Well, hot damn! I'll have to see if I can get a friend to go. I also just found out I'll be visiting 20 miles from the hotel. Wow. What excuse do I have left? I'm going.


----------



## Istanbul (Sep 27, 2009)

Majorra said:


> Ohman, I wandered in here just to see if someone had a thread about this, and low and behold, it was the first one I saw.
> 
> It would be my first furry convention so I don't really know what to expect, I missed the last year's one which was a *huge* bummer, because I had someone to go with last time. This year Ill be all alone, and 89$ a night for a room that only I would be using seems like a lot, so I'm trying to find a motel nearby instead, even if it will be really inconvenient. I hope everyone here has a great time!



May I recommend the roommate solution? Even one roommate cuts costs significantly, and you get to stay in the con hotel *and* help make the hotel happy with the convention.

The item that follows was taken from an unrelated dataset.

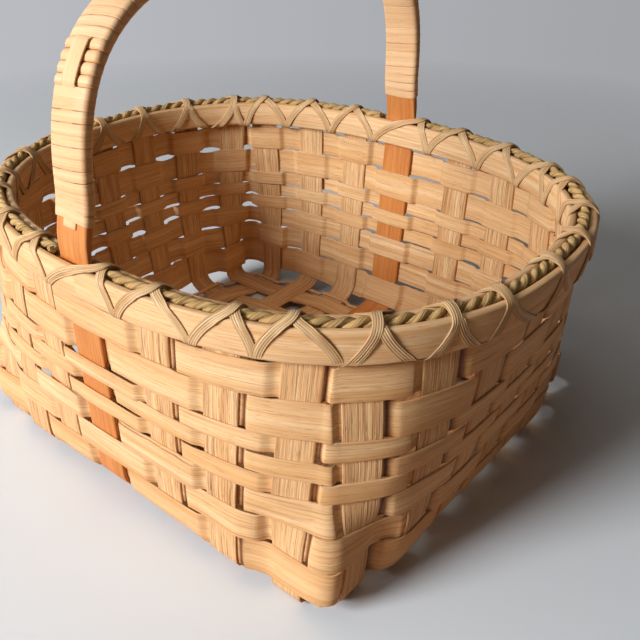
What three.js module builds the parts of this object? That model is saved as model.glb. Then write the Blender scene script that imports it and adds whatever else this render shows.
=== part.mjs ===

Also, rooms at the con rate are double beds, so provisions have already been made in that regard.


----------



## TamaraRose (Sep 28, 2009)

its  an  awesome convention... i hope i get to go again this year  it was ablast last year


----------



## CannonFodder (Sep 28, 2009)

I'm going, how much does it cost though and how much should I bring to buy stuff?


----------



## Kitsuno (Sep 29, 2009)

I'ma goin myself.  First furry con hopefully it goes well  d=(^.^)z


----------



## TamaraRose (Sep 29, 2009)

con  costs bout $40  and i reamend  if you like eating out  taking about 150 mybe more if you like  bying art


----------



## Darkwolfy502 (Sep 30, 2009)

Be first con hopefully, kinda a 60/40 chance id go.


----------



## CannonFodder (Oct 2, 2009)

Darkwolfy502 said:


> Be first con hopefully, kinda a 60/40 chance id go.



GO!  It's only $40*!



(not including sales tax, and miscellaneous expenses)


----------